The Allure of Turkish Soap Operas

A self-contained universe vanished into cyber space after the last segment of Black Money Love, a marathon Turkish soap opera broadcast on Netflix, ended on an upbeat, if unpredictable, note.

My wife and I watched all 164 episodes over a period of more than a month, fixated by the story line, the characters and the locales. Etti and I tuned in after lunch and again after supper, watching about five segments a day.

It was not our first soap from Turkey, a country I have visited several times. In the past year-and-a-half, we’ve seen, among others, The Girl I Loved, Intersection, Love is in the Air, Gonul and Winter Sun, all of which piqued our fancy.

Not being a fan of American day time soap operas, I confess that my weakness for Turkish soaps seems odd and inconsistent. All soaps, regardless of origin, highlight the joys and hazards of romantic attachments and the duplicitous nature of human beings. Turkish soaps, however, offer extra features — fairly exotic scenery, a preoccupation with Turkish cuisine, and a stirring musical score.

For Etti, another attraction was the Turkish language itself. Turkish reminds her of her childhood in Bulgaria and Israel. Etti was born in Bulgaria, a province of the Ottoman Empire until the late 19th century, and learned Bulgarian in Sofia. After moving to Israel in the early 1950s, she and her parents, Moritz and Rene, continued to speak Bulgarian at home in Jaffa.

Etti’s peppery grandmother, Zimbul, who died in the 1960s, sprinkled her Bulgarian with Turkish words and phrases. Etti fondly recalled Zimbul’s affinity for Turkish as she immersed herself in soaps from Turkey. I don’t share Etti’s national or linguistic background, but I empathized with her identification with Turkey’s cultural patrimony. According to Etti, many Israelis tune in to Turkish soaps.

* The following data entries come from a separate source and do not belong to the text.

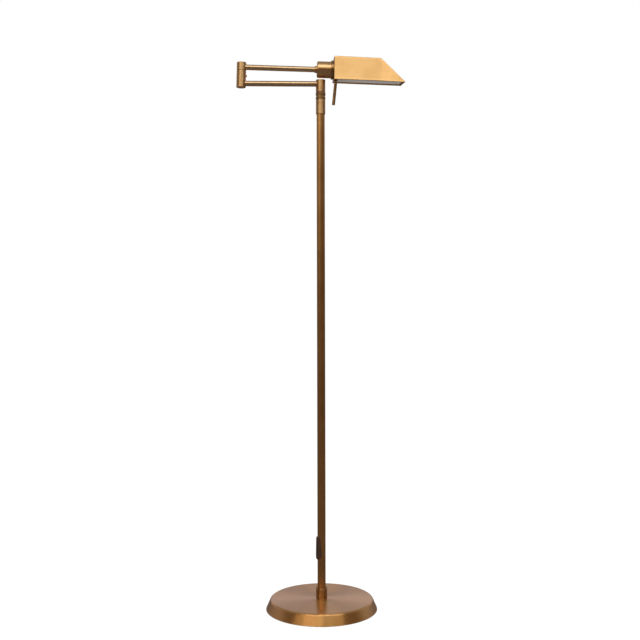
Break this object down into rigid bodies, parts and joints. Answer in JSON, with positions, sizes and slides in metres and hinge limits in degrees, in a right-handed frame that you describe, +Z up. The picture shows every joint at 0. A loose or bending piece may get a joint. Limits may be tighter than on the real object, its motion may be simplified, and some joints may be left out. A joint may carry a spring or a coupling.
{
  "type": "adjustable arm floor lamp",
  "caption": "Floor lamp with weighted round base, telescoping pole, folding two-part swing arm and a rotating open-bottomed metal reading shade.",
  "frame": {"origin": "on the floor at the centre of the base's underside, on the pole's axis", "axes": "+Z up along the pole, both arms along X at rest with the shade on the +X side, the front of the lamp towards -Y"},
  "size_m": [0.3901, 0.259, 1.2894],
  "materials": {
    "antique_brass": "brushed antique brass under satin lacquer",
    "raw_brass": "plain turned brass",
    "cast_iron": "as cast",
    "zinc_steel": "zinc plated",
    "felt": "pressed felt",
    "black_rubber": "matte",
    "nylon": "natural nylon",
    "brown_plastic": "satin moulded",
    "black_plastic": "moulded",
    "circuit_board": "printed board",
    "lead_sheath": "soft sheath",
    "nickel_cap": "rolled screw cap",
    "opal_glass": "opal",
    "white_enamel": "satin stove enamel"
  },
  "bodies": {
    "stand": {"base_pad": "felt", "base_weight": "cast_iron", "base_cover": "antique_brass", "base_nipple": "zinc_steel", "base_washer": "zinc_steel", "base_nut": "zinc_steel", "base_collar": "antique_brass", "cord_grommet": "black_rubber", "pole_tube": "antique_brass", "pole_foot_plug": "raw_brass", "pole_lead": "lead_sheath", "clamp_sleeve": "antique_brass", "clamp_collet": "nylon", "dimmer_housing": "brown_plastic", "dimmer_board": "circuit_board", "dimmer_screws": "zinc_steel"},
    "lock_collar": {"lock_collar": "antique_brass"},
    "dimmer_slider": {"dimmer_slider": "black_plastic"},
    "stem": {"stem_tube": "antique_brass", "stem_guide": "nylon", "swivel_pin": "raw_brass", "swivel_washer": "nylon", "swivel_clip": "zinc_steel", "stem_lead": "lead_sheath"},
    "lower_arm": {"pole_hub": "antique_brass", "hub_cap": "antique_brass", "lower_arm_tube": "antique_brass", "elbow_barrel": "antique_brass", "elbow_foot_cap": "antique_brass", "elbow_screw": "antique_brass", "lower_arm_lead": "lead_sheath"},
    "upper_arm": {"elbow_washer": "nylon", "elbow_hub": "antique_brass", "elbow_pin": "raw_brass", "elbow_nut": "zinc_steel", "elbow_spring": "zinc_steel", "elbow_cap": "antique_brass", "upper_arm_tube": "antique_brass", "arm_ferrule": "antique_brass", "socket_cup": "antique_brass", "cup_nut": "zinc_steel", "journal_tube": "raw_brass", "journal_clip": "zinc_steel", "lamp_holder": "black_plastic", "thread_shell": "raw_brass", "lamp_contact": "raw_brass", "upper_arm_lead": "lead_sheath", "bulb_cap": "nickel_cap", "bulb_glass": "opal_glass"},
    "shade": {"shade_collar": "antique_brass", "shade_shell": "antique_brass", "shade_liner": "white_enamel", "shade_lock_ring": "raw_brass", "handle_rod": "antique_brass"}
  },
  "joints": [
    {"name": "stem_height", "type": "slide", "parent": "stand", "child": "stem", "axis": [0, 0, 1], "range_m": [0, 0.25]},
    {"name": "collar_turn", "type": "hinge", "parent": "stand", "child": "lock_collar", "pos_m": [0, 0, 1.195], "axis": [0, 0, 1], "range_deg": [0, 150]},
    {"name": "dimmer_slide", "type": "slide", "parent": "stand", "child": "dimmer_slider", "axis": [0, 0, 1], "range_m": [0, 0.02]},
    {"name": "lower_arm_swing", "type": "hinge", "parent": "stem", "child": "lower_arm", "pos_m": [0, 0, 1.204], "axis": [0, 0, 1], "range_deg": [-165, 165]},
    {"name": "elbow_swing", "type": "hinge", "parent": "lower_arm", "child": "upper_arm", "pos_m": [-0.185, 0, 1.224], "axis": [0.0262, 0, 0.9997], "range_deg": [-175, 175]},
    {"name": "shade_roll", "type": "hinge", "parent": "upper_arm", "child": "shade", "pos_m": [-0.184, 0, 1.26203], "axis": [0.9997, 0, -0.0262], "range_deg": [-97.5, 82.5]}
  ]
}
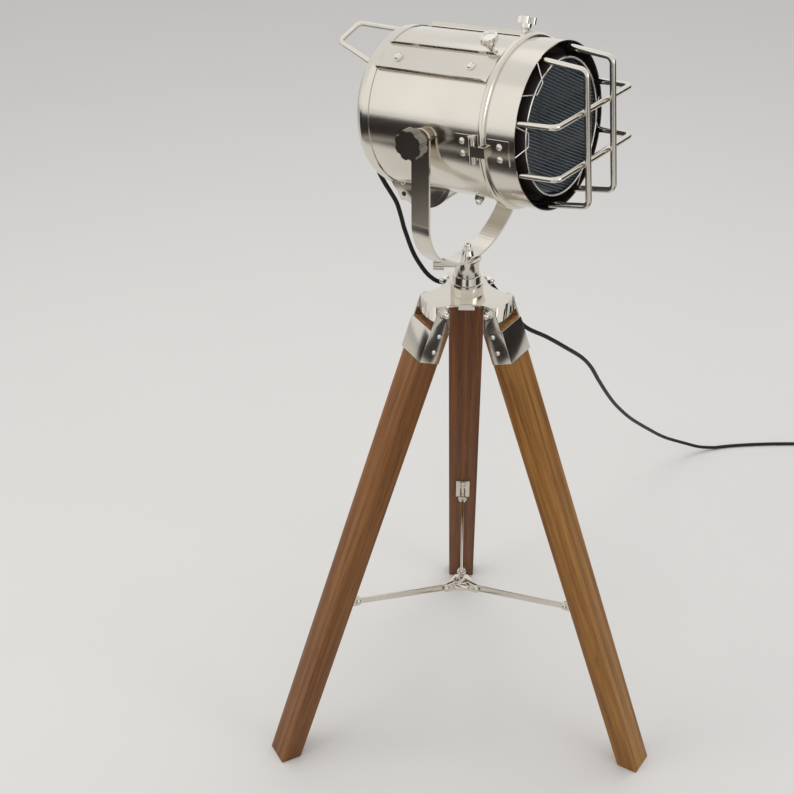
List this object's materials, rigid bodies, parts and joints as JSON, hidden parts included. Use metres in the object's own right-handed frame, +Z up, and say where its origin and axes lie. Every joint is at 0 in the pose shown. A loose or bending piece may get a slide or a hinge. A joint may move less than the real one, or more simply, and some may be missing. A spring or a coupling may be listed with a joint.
{
  "type": "tripod spotlight floor lamp",
  "caption": "Folding wooden tripod floor lamp with a nickel drum spotlight in a U yoke, a hinged hood with a ribbed lens and a wire guard, and a corded plug.",
  "frame": {"origin": "on the floor, under the axis of the post", "axes": "+Z up; the rear leg points along +Y; the head at rest looks to +X and -Y"},
  "size_m": [1.2502, 0.9279, 1.1095],
  "materials": {
    "nickel": "polished warm nickel plate with faint brushing",
    "dark_nickel": "darker nickel plate",
    "teak": "oiled teak, satin",
    "rear_teak": "darker oiled teak, satin",
    "black_cord": "matt black cord and fittings",
    "glass": "dark blue ribbed glass",
    "hood_inside": "dark brown paint",
    "reflector": "bright reflector",
    "bulb": "frosted bulb",
    "holder": "dark moulded lamp holder"
  },
  "bodies": {
    "stand": {"hub_plate": "nickel", "post": "nickel", "cord_clip": "dark_nickel", "cord_free": "black_cord", "cord_rest": "black_cord", "cord_coil": "black_cord", "cord_tie": "black_cord", "plug": "black_cord"},
    "left_leg": {"left_leg": "teak", "left_plates": "nickel", "left_bolts": "nickel", "left_bracket": "nickel"},
    "right_leg": {"right_leg": "teak", "right_plates": "nickel", "right_bolts": "nickel", "right_bracket": "nickel"},
    "rear_leg": {"rear_leg": "rear_teak", "rear_plates": "nickel", "rear_bolts": "nickel", "rear_bracket": "nickel"},
    "left_arm": {"left_arm": "nickel"},
    "right_arm": {"right_arm": "nickel"},
    "rear_arm": {"rear_arm": "nickel"},
    "brace_hub": {"brace_hub": "nickel", "brace_screws": "nickel"},
    "pan_screw": {"pan_screw": "nickel"},
    "yoke": {"yoke": "nickel", "spindle": "dark_nickel", "yoke_nut": "nickel", "yoke_stop": "nickel", "cord_lower": "black_cord"},
    "head": {"drum": "nickel", "rear_cap": "nickel", "rear_handle": "nickel", "near_rail": "nickel", "far_rail": "nickel", "rail_bolts": "nickel", "near_top_screw": "nickel", "far_top_screw": "nickel", "housing": "nickel", "under_nut": "nickel", "pivot_bolts": "nickel", "reflector": "reflector", "lamp_holder": "holder", "bulb": "bulb", "body_leaf": "nickel", "hinge_pin": "nickel", "gland": "black_cord", "cord_upper": "black_cord"},
    "near_knob": {"near_knob": "dark_nickel"},
    "far_knob": {"far_knob": "dark_nickel"},
    "hood": {"hood_leaf": "nickel", "hood": "nickel", "bead": "nickel", "lens_seat": "hood_inside", "lens": "glass", "lens_clips": "nickel", "guard_uprights": "nickel", "guard_levels": "nickel"}
  },
  "joints": [
    {"name": "left_leg_fold", "type": "hinge", "parent": "stand", "child": "left_leg", "pos_m": [-0.04417, -0.0255, 0.716], "axis": [0.5, -0.866, 0], "range_deg": [0, 14]},
    {"name": "right_leg_fold", "type": "hinge", "parent": "stand", "child": "right_leg", "pos_m": [0.04417, -0.0255, 0.716], "axis": [0.5, 0.866, 0], "range_deg": [0, 14]},
    {"name": "rear_leg_fold", "type": "hinge", "parent": "stand", "child": "rear_leg", "pos_m": [0, 0.051, 0.716], "axis": [-1, 0, 0], "range_deg": [0, 14]},
    {"name": "left_arm_fold", "type": "hinge", "parent": "left_leg", "child": "left_arm", "pos_m": [-0.15521, -0.08961, 0.24905], "axis": [0.5, -0.866, 0], "range_deg": [-79.4, 0]},
    {"name": "right_arm_fold", "type": "hinge", "parent": "right_leg", "child": "right_arm", "pos_m": [0.15521, -0.08961, 0.24905], "axis": [0.5, 0.866, 0], "range_deg": [-79.4, 0]},
    {"name": "rear_arm_fold", "type": "hinge", "parent": "rear_leg", "child": "rear_arm", "pos_m": [0, 0.17922, 0.24905], "axis": [-1, 0, 0], "range_deg": [-79.4, 0]},
    {"name": "brace_slide", "type": "slide", "parent": "stand", "child": "brace_hub", "axis": [0, 0, 1], "range_m": [-0.1376, 0]},
    {"name": "pan", "type": "hinge", "parent": "stand", "child": "yoke", "pos_m": [0, 0, 0.78005], "axis": [0, 0, 1], "range_deg": [-120, 120], "deforming": ["cord_lower"]},
    {"name": "pan_screw_turn", "type": "hinge", "parent": "stand", "child": "pan_screw", "pos_m": [-0.0385, 0, 0.765], "axis": [-1, 0, 0], "range_deg": [-15, 0]},
    {"name": "tilt", "type": "hinge", "parent": "yoke", "child": "head", "pos_m": [0, 0, 0.98205], "axis": [-0.5548, -0.832, 0], "range_deg": [-55, 60], "deforming": ["cord_upper"]},
    {"name": "near_knob_turn", "type": "hinge", "parent": "head", "child": "near_knob", "pos_m": [-0.07102, -0.10649, 0.98205], "axis": [-0.5548, -0.832, 0], "range_deg": [-180, 180]},
    {"name": "far_knob_turn", "type": "hinge", "parent": "head", "child": "far_knob", "pos_m": [0.07102, 0.10649, 0.98205], "axis": [0.5548, 0.832, 0], "range_deg": [-180, 180]},
    {"name": "hood_hinge", "type": "hinge", "parent": "head", "child": "hood", "pos_m": [0.00322, -0.13316, 0.9846], "axis": [0.0711, -0.0474, -0.9963], "range_deg": [0, 95]}
  ],
  "couplings": [
    {"joint": "right_leg_fold", "follows": "left_leg_fold", "ratio": 1},
    {"joint": "rear_leg_fold", "follows": "left_leg_fold", "ratio": 1},
    {"joint": "left_arm_fold", "follows": "left_leg_fold", "ratio": -5.6383},
    {"joint": "right_arm_fold", "follows": "left_leg_fold", "ratio": -5.6383},
    {"joint": "rear_arm_fold", "follows": "left_leg_fold", "ratio": -5.6383},
    {"joint": "brace_slide", "follows": "left_leg_fold", "m_per_rad": -0.5589}
  ]
}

Black Money Love, known in Turkish as Kara Para Ask, started inauspiciously, but gradually captured my imagination. It has all the vital ingredients of an alluring soap — a plausible script, superior production values, a rousing score, and stellar performances from the lead actors.

Its universal themes run the gamut from love and treachery to betrayal and redemption. Virtually every episode is suffused with contrasting emotions ranging from tenderness to violence, beauty to ugliness, and fear to hope.

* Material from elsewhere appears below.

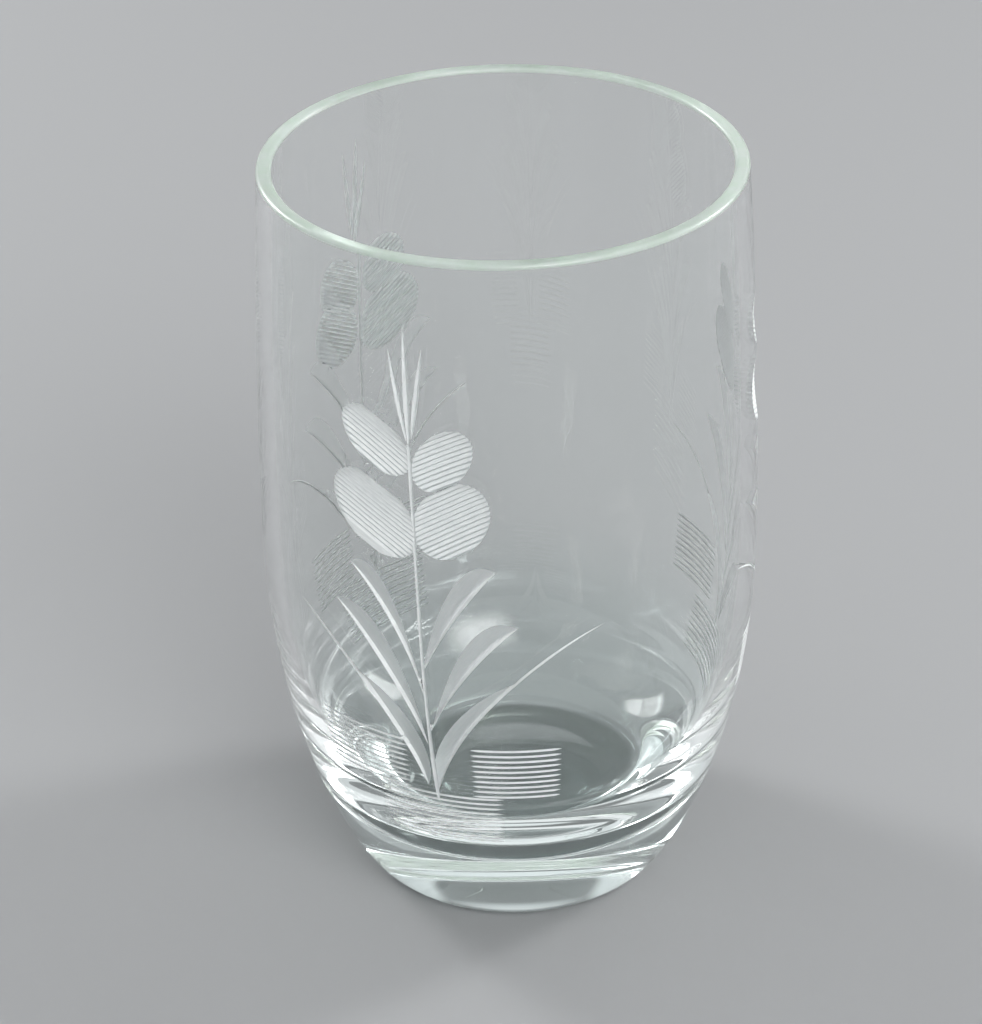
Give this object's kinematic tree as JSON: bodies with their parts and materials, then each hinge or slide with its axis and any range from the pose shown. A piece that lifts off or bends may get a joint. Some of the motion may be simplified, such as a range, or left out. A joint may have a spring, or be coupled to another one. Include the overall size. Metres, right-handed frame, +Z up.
{
  "type": "pint glass",
  "caption": "Barrel-shaped drinking glass with a thick solid base, a slightly narrowed rim and frosted wheel-cut flower sprays round the side.",
  "frame": {"origin": "centre of the foot, on the surface that the glass stands on", "axes": "+Z up along the glass's axis; the first flower spray is 21 degrees to the left of -Y, seen from -Y"},
  "size_m": [0.0834, 0.0834, 0.13],
  "materials": {
    "clear_glass": "clear, polished",
    "rim_glass": "pale green, softly ground and fire-polished lip",
    "ground_glass": "white, frosted by the cutting wheel"
  },
  "bodies": {
    "root": {"base": "clear_glass", "wall": "clear_glass", "rim": "rim_glass", "cut_petals": "ground_glass", "cut_leaves": "ground_glass", "cut_stems": "ground_glass", "cut_base_lines": "ground_glass"}
  },
  "joints": []
}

The plot is fairly straightforward and sometimes quite pat, but it could be complex, subtle and convoluted, the stuff of high melodrama.

Omer Demir (Engin Akyurek), a dedicated and idealistic policeman from the eastern city of Van, is transferred to Istanbul, where he is reunited with his mother, Elvan (Guler Okten), and his older brother, Huseyin (Burak Tamdogan), also a cop. The Demirs are far from rich, but they’ve achieved a sort of middle-class status.

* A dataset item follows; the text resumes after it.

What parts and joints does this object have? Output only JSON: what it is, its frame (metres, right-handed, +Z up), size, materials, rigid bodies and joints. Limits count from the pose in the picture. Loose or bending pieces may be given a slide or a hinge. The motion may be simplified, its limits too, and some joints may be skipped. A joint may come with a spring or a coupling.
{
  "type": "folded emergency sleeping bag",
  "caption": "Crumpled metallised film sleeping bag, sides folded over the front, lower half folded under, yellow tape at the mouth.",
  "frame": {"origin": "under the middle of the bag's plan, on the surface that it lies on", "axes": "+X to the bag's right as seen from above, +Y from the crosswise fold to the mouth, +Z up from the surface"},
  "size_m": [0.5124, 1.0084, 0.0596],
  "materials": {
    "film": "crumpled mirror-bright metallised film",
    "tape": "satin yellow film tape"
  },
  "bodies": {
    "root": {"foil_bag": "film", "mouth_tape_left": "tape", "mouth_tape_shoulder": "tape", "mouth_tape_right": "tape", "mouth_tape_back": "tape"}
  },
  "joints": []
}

Omer meets Elif Denizer (Tuba Buyukustun), a beautiful and successful jewellery designer normally based in Rome, after her father, Ahmet (Aytac Atman), and Omer’s fiancé are found dead in the same car. Omer understands Elif’s grief completely. He’s still tormented by the murder of his father years ago, a still unsolved crime. With the passage of time, Omer and Elif establish a friendship that blooms into a romance. Their relationship is tempestuous and lies at the heart of Black Money Love.

Elif has two sisters — the high-strung Asli (Hazan Turesan), who’s unhappily married, and the vulnerable and impressionable Nilufer (Bestemsu Ozdemir), who’s single. They live with their high-society mother, Zerrin (Nebahat Cehre), in an elegant house overlooking the Bosphorus.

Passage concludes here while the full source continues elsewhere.